# Vintage Ben Pearson Wooden Compound



## CR125Honda

Hi all.. New to the forum.
Can anyone help with the value of a bow I bought in my teenage years.
I see there is a following for older recurves, dont know about a wooden compound.
It's a Ben Pearson wooden compound bow/case/Kwikee Kwiver, etc.. All in excellent condition.

Thanks, Ken
Northern KY


----------



## hockeyref

Dunno, but I have one of these sitting around too - "modle 200" or something like that...


----------



## spoco57

I had one too. Mine was a Model 210. I've seen them listed also as Model 2408. Not sure why the model numbers changed, the bow looks exactly the same. I killed my first deer in 1980 with one of these bows. It was pretty basic. No sights. Bare bow. Hang-on kwikee kwiver. I gave mine away and always wanted it back. You can find them now and again on ebay. This bow introduced me to archery.


----------



## jacks2028

I am very much interesting in Archery. It's very useful for hunting. You have such a very ancient wooden compound. I am very much interested to buy this one too.


----------



## maysdesign

*Hi Ken*



CR125Honda said:


> Hi all.. New to the forum.
> Can anyone help with the value of a bow I bought in my teenage years.
> I see there is a following for older recurves, dont know about a wooden compound.
> It's a Ben Pearson wooden compound bow/case/Kwikee Kwiver, etc.. All in excellent condition.
> 
> Thanks, Ken
> Northern KY


I bought the same bow recently (Model 210) for small game as it is very light for carrying around for hours. I gladly paid $125.00 with several alum. 2018 arrows, quiver, armguard and am actively looking for a manual or any sort or info on adjusting the pulleys. I talked to Jeremy ..the Pres. of Ben Pearson but he has yet to respond with any info.
Write me with anything anyone has
[email protected]


----------



## maysdesign

Any info on pulley adjustments with your bow...


----------



## Josh.owen88

Hi i'm new to the forum. i just brought this same bow for $50 New Zealand dollars. Does anyboby have an idea on the poundage of these bows?


----------



## fpearson

*Bow Specs*



Josh.owen88 said:


> Hi i'm new to the forum. i just brought this same bow for $50 New Zealand dollars. Does anyboby have an idea on the poundage of these bows?

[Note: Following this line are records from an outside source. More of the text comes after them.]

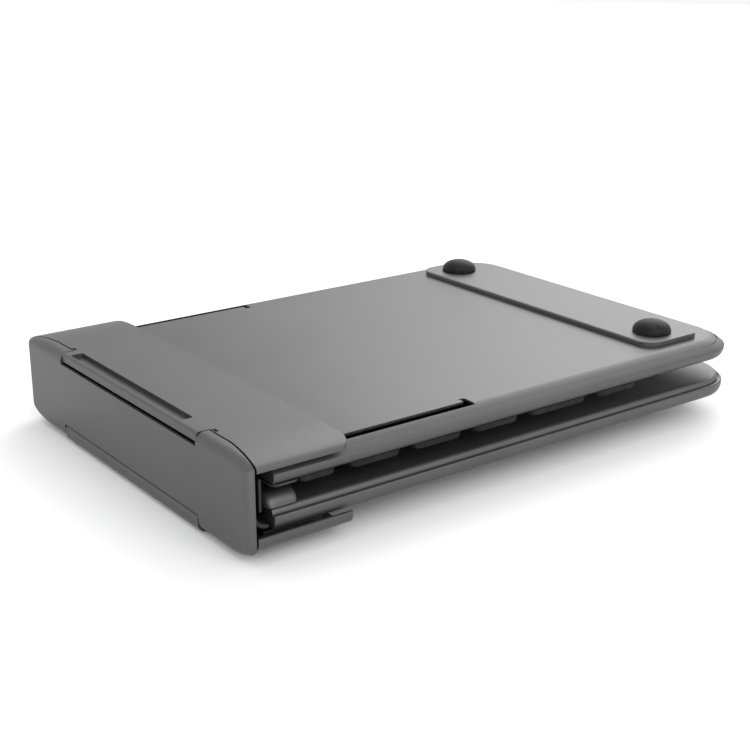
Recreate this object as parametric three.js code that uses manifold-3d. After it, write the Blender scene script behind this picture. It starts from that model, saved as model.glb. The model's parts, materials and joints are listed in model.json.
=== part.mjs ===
// Folding two-leaf laptop stand, shown folded.  Millimetres, +Z up.
// +X runs from the spine to the free ends of the leaves, Y runs along the hinges.
// The origin is under the middle of the folded stand, at its lowest point.
import * as THREE from 'three';
import { mergeVertices } from 'three/addons/utils/BufferGeometryUtils.js';
import Module from 'manifold-3d';

const wasm = await Module();
wasm.setup();

// ---------- driving dimensions ----------
const length = 307.8;            // spine face to free end
const halfWidth = 110;           // spine and covers, across Y
const boardHalf = 107.3;         // boards, across Y
const boardStart = 13.8;         // spine end of both boards
const boardThick = 9.5;
const boardCorner = 25.7;        // plan radius at the free end
const upperTop = 42.4;           // top face of the upper board
const lowerTop = upperTop - 20.3;
const gap = 0.3;                 // between pieces that touch

// board edges: a shell with an elliptical underside, and a cover panel with a rolled edge.
// seam is the inset of the joint between them and sunk its depth below the panel's face;
// knee and bend are where the tangents of the shell's and the panel's curves meet.
const edgeLow = { across: 2.8, down: 4.7 };
const upperRim = {
  seam: 3.9, sunk: 2, knee: 4.34, side: 4.79, clear: 0.08, lip: 2.4, bend: 3.3, across: 5, down: 2,
};
const lowerRim = {
  seam: 1.3, sunk: 2.8, knee: 2.8, side: 3.8, clear: 0.5, lip: 3.2, bend: 0.3, across: 3.2, down: 2.4,
};
const endRound = 1.2;             // soft cut ends of the boards
const panelThick = 1.2;
const panelHollow = 6.1;         // inset of the hollow under a panel
const panelFlare = 1.2;          // extra plan radius of a panel's corners
const ledge = 1.6;               // the panel's bearing inside the shell
const floorThick = 1.4;

// spine
const spineTop = upperTop + 4.3;
const spineBottom = upperTop - 40.8;
const spineWall = 1.6;
const spineRound = 4.5;
const rimDepth = 6.9;
const rimSweep = 3.7;            // how far the rim draws back towards the face at the corners
const topCorner = { across: 26, down: 3.5 };     // soft corners of the spine and covers, in YZ
const lowCorner = { across: 18, down: 7.5 };

// covers and their hinges
const coverStart = 7.85;
const coverEnd = 51.5;
const coverWall = 1.8;
const coverSide = 1.4;
const coverCorner = 9;           // of the top cover, in plan
const coverTurn = 3.5;           // of the bottom cover, in side view
const topPlane = spineTop;
const lowPlane = 3.2;            // outer face of the bottom cover
const drapeEnd = upperTop - 0.7; // free edge of the top cover's sides
const upturnEnd = lowerTop - boardThick + 0.1;
const tongueHalf = 66.5;
const notchHalf = 67.3;
const topNotch = upperTop - 1.4;
const lowNotch = upperTop - 33.3;
const recess = { x0: 2.8, x1: 9.3, y0: -50, y1: 61, deep: 2.1 };
const hingeX = 8.2;
const topHingeZ = topPlane - 1.2;
const lowHingeZ = lowPlane + 1.2;
const pinRadius = 0.6;
const pinHole = 0.68;
const pinFrom = 62.5;
const lugFrom = 67.7;
const lugThick = 3;
const slotIn = 96;
const slotOut = 100.6;
const slotStart = 15;
const slotEnd = 126.6;

// feet and pads
const stripStart = 249;
const stripEnd = 285;
const stripHalf = 94;
const stripHigh = 2.6;
const footX = 267;
const footY = 78.5;
const footRadius = 10.1;
const footHigh = 6.2;
const padHigh = 3.2;
const padWide = 8;
const padY = 101;
const padGap = 7.6;
const padStart = 28.6;
const padShort = 18.4;
const padLong = 27;
const padLongest = 36;

// ---------- materials ----------
function finish(color, roughness, metalness) {
  return new THREE.MeshStandardMaterial({ color, roughness, metalness });
}
const coated = finish(0x7c7d80, 0.42, 0.85);
const coatedDark = finish(0x1d1d1f, 0.5, 0.6);
const rubber = finish(0x161616, 0.8, 0.0);
const polymer = finish(0x202022, 0.55, 0.0);
const steel = finish(0x8f9092, 0.3, 1.0);

// ---------- solids ----------
function solid(geometry) {
  const g = geometry.index ? geometry.clone() : geometry;
  for (const name of Object.keys(g.attributes)) if (name !== 'position') g.deleteAttribute(name);
  const m = mergeVertices(g, 1e-4);
  return new wasm.Manifold(new wasm.Mesh({
    numProp: 3,
    vertProperties: new Float32Array(m.attributes.position.array),
    triVerts: new Uint32Array(m.index.array),
  }));
}

function geometryOf(body) {
  const m = body.getMesh();
  const g = new THREE.BufferGeometry();
  g.setAttribute('position', new THREE.BufferAttribute(new Float32Array(m.vertProperties), 3));
  g.setIndex(new THREE.BufferAttribute(new Uint32Array(m.triVerts), 1));
  return g;
}

const stand = new THREE.Group();
stand.position.set(-length / 2, 0, 0);

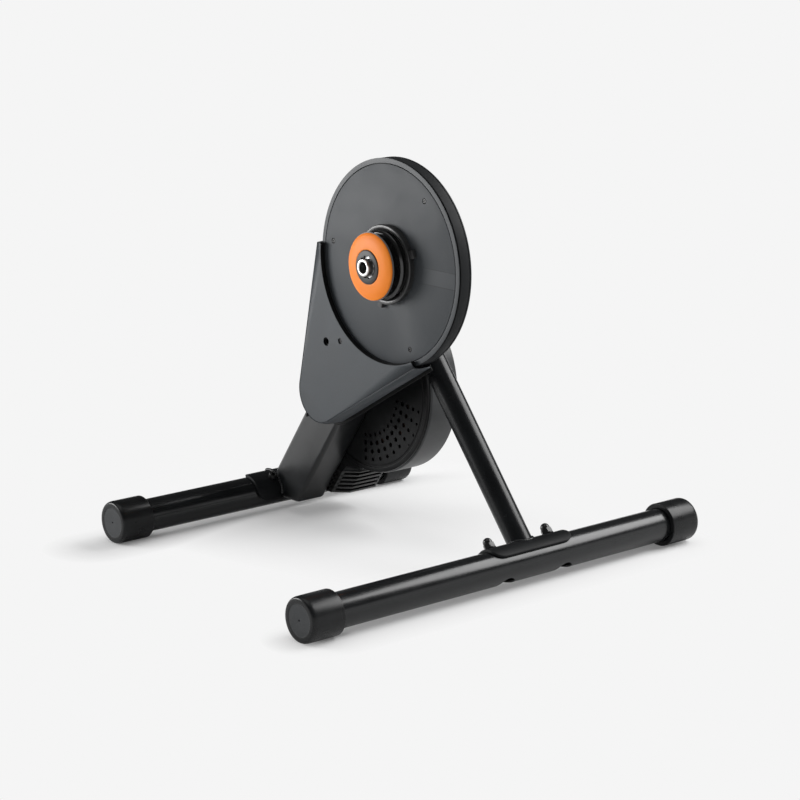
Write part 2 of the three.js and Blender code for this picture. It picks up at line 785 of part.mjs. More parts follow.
coverScrewPlaces.forEach(([x, z], k) => {
  const screw = turned([
    [0, pulleyFaceY],
    [coverScrewRadius, pulleyFaceY],
    [coverScrewRadius, pulleyFaceY + coverScrewHeadHeight - seatGap],
    [coverScrewShank, pulleyFaceY + coverScrewHeadHeight - seatGap],
    [coverScrewShank, webFaceY - 2 * seatGap],
    [0, webFaceY - 2 * seatGap],
  ], smallSides);
  place(`cover_screw_${k + 1}`, screw, paint.darkSteel, onAxle).position.set(x, 0, z);
});

// Raised ring on the cover, with the one-way clutch inside it
const clutchRadius = clutchHousingRadius - clutchHousingWall;
const clutchFrontY = pulleyFaceY - seatGap - clutchHousingHeight;
place('clutch_housing', turned([
  [clutchRadius + seatGap, pulleyFaceY - seatGap],
  [clutchRadius + seatGap, clutchFrontY + clutchHousingHeight / 2],
  [clutchHousingRadius - clutchHousingLip, clutchFrontY],
  [clutchHousingRadius - clutchHousingRound, clutchFrontY],
  [clutchHousingRadius, clutchFrontY + clutchHousingRound],
  [clutchHousingRadius, pulleyFaceY - seatGap],
], hubSides), paint.greyPlastic, onAxle);
place('one_way_clutch', turned([
  [clutchBore, clutchFrontY + seatGap],
  [clutchRadius, clutchFrontY + clutchHousingHeight / 2 - seatGap],
  [clutchRadius, pulleyFaceY - seatGap],
  [clutchBore, pulleyFaceY - seatGap],
]), paint.darkSteel, onAxle);

// Freehub body with its splines, and the collar that the clutch grips
const freehubStepY = innerFreehubBearingY + freehubBearing.width + seatGap;
function freehubBody() {
  const body = turned([
    [freehubBore, freehubFrontY],
    [freehubRadius, freehubFrontY],
    [freehubRadius, clutchFrontY],
    [freehubCollarRadius, clutchFrontY],
    [freehubCollarRadius, pulleyFaceY - seatGap],
    [freehubBore, pulleyFaceY - seatGap],
  ]);
  const lip = ring(spacerRadius + seatGap, freehubBore + seatGap, freehubStepY, pulleyFaceY - 2 * seatGap);
  const grooves = [];
  for (let k = 0; k < splineCount; k++) {
    const turn = k * Math.PI * 2 / splineCount;
    const width = Math.PI * freehubRadius / splineCount;
    const groove = block(
      freehubRadius - splineDepth, freehubRadius + cutOverrun,
      freehubFrontY - cutOverrun, innerGuardY + innerGuardThickness + seatGap,
      -width / 2, width / 2,
    );
    groove.rotateY(turn);
    grooves.push(groove);
  }
  return cut(join(body, lip), ...grooves);
}
place('freehub_body', freehubBody(), paint.darkSteel, onAxle);

// The cog's outline: a hollow for each roller and a tooth between each two
const cogPitchRadius = chainPitch / (2 * Math.sin(Math.PI / cogTeeth));
function cog() {
  const tip = cogPitchRadius + cogTipHeight;
  const root = cogPitchRadius - cogRootDepth;
  const shares = [[0, 0], [0.2, 0.2], [0.32, 0.85], [0.42, 1], [0.58, 1], [0.68, 0.85], [0.8, 0.2]];
  const points = [];
  for (let k = 0; k < cogTeeth; k++) {
    for (const [turnShare, heightShare] of shares) {
      const turn = (k + turnShare) * Math.PI * 2 / cogTeeth;
      const radius = root + (tip - root) * heightShare;
      points.push([radius * Math.cos(turn), radius * Math.sin(turn)]);
    }
  }
  const disc = slab(polygon(points), cogY - cogThickness, cogY);
  return cut(disc, rod(freehubRadius + seatGap, cogY - cogThickness - cutOverrun, cogY + cutOverrun));
}
place('cog', cog(), paint.steel, onAxle);

// The inner guard's hub reaches the cog, and the backing's hub reaches it from the other side
const guardBore = freehubRadius + seatGap;
place('inner_guard', turned([
  [guardBore, cogY + seatGap],
  [guardHubRadius, cogY + seatGap],
  [guardHubRadius, innerGuardY],
  [innerGuardRadius - innerGuardBevel, innerGuardY],
  [innerGuardRadius, innerGuardY + innerGuardBevelDepth],
  [innerGuardRadius, innerGuardY + innerGuardThickness],
  [guardBore, innerGuardY + innerGuardThickness],
], hubSides), paint.blackPlastic, onAxle);
const backingRadius = outerGuardRadius + backingReach;
const backingY = outerGuardRimY + outerGuardThickness - outerGuardRound;
const crownBackY = outerGuardCrownY + outerGuardThickness;
place('guard_backing', turned([
  [guardBore, cogY - cogThickness - seatGap],
  [guardBore, crownBackY + seatGap],
  [lockringRadius, crownBackY + seatGap],
  [outerGuardRadius - outerGuardRound, backingY],
  [backingRadius, backingY],
  [backingRadius, backingY + backingThickness],
  [guardHubRadius, backingY + backingThickness],
  [guardHubRadius, cogY - cogThickness - seatGap],
], hubSides), paint.greyPlastic, onAxle);
place('outer_guard', turned([
  [lockringRadius + seatGap, crownBackY],
  [lockringRadius + seatGap, outerGuardCrownY],
  [lockringRadius + seatGap + outerGuardRound, outerGuardCrownY],
  [outerGuardRadius - outerGuardRound, outerGuardRimY],
  [outerGuardRadius, outerGuardRimY + outerGuardRound],
  [outerGuardRadius, backingY - seatGap],
  [outerGuardRadius - outerGuardRound, backingY - seatGap],
], hubSides), paint.orange, onAxle);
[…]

I just bought one for my son. The specs are listed on the front. I don't know much about bows. If anyone can provide a link for replacing strings and adjusting pulleys for this bow that would be great. My son has a sticker on his bow with the following specs. The bottom left of the sticker is damaged. If anyone could provide the missing names on the sticker that would be great too. It looks like an official "Ben Pearson" sticker on the inside of the bow:


Model: 200
Peak wt.: 55
relaxed wt.: 28
[sticker damaged] + ength: 38
[sticker damaged] + length: 22 - 29

Hope that helps regarding poundage. Note that there is a sticker on the side of the bow that reads "210" so I assume the series is 200 and the specific model is 210.


----------



## Dave J

I'm not familiar with your bow, but most likely the missing information is:
string length 38 (inches)
draw length 22 - 29 (range in inches for the model 210)

The actual draw length, specific to your bow, will probably depend on the eccentic wheels (pulleys) installed on your bow and how they are adjusted. 

A Pearson manual (I'm not sure if it is the correct manual for your bow, but it might be helpful) can be viewed or downloaded here: 
https://www.box.com/s/9v9vt7kous0oxftjt1cg/1/542797145/5217940631/1

Dave


----------



## bdmcgill

My father-in-law has this same bow, Ben Pearson Model 200. It has a broken cam on the bottom side, the wheel is broken in half. I've contacted local archery shops and even called Ben Pearson and they don't have any old parts for this bow. Any ideas on how to get this bow fixed for him? The cables look like they're set into the cams so I might need the cables and cams if they come together in a set.

Bernie


----------



## Fury90flier

You'll just have to get lucky and happen to find someone that has some old parts sitting around...that's to find that specific cam. Keep an eye out on ebay...stuff shows up all the time. Or, you can do some searching and see what cams were on similar bows and just do a cam swap.

As to the cables, you're going to have to get some PSE or Martin steel cable and have a set made up...Most likely your local guy doesn't have the mental capacity or skill set to do this. There are a few people on this site that can make a set for you...just create a new thread about needing steel cables.


----------



## toxoph

A friend of mine who makes strings said he cant get cables anymore, claims they don't make them. I think your best bet is to find a complete bow on ebay and use those parts and only then if it has sentimental value, otherwise, a new bow is in order.


----------



## kylelev10

Contact SonnyThomas on here he has links to old catalogs. In the 1976 catalog the 210 is the adjustable poundage model 45-60 lbs 200 is fixed draw weight from 45 to 60 in 5 pound increments depending on cable length I'm assuming. I've been trying to find wheels and cables too for my late dad's 210 bow very sentimental. The catalog tells you brace ATA and other specs..great information..i may have cables made and figure out how to get them in the wheels now that I have specs

Sent from my SM-G930V using Tapatalk


----------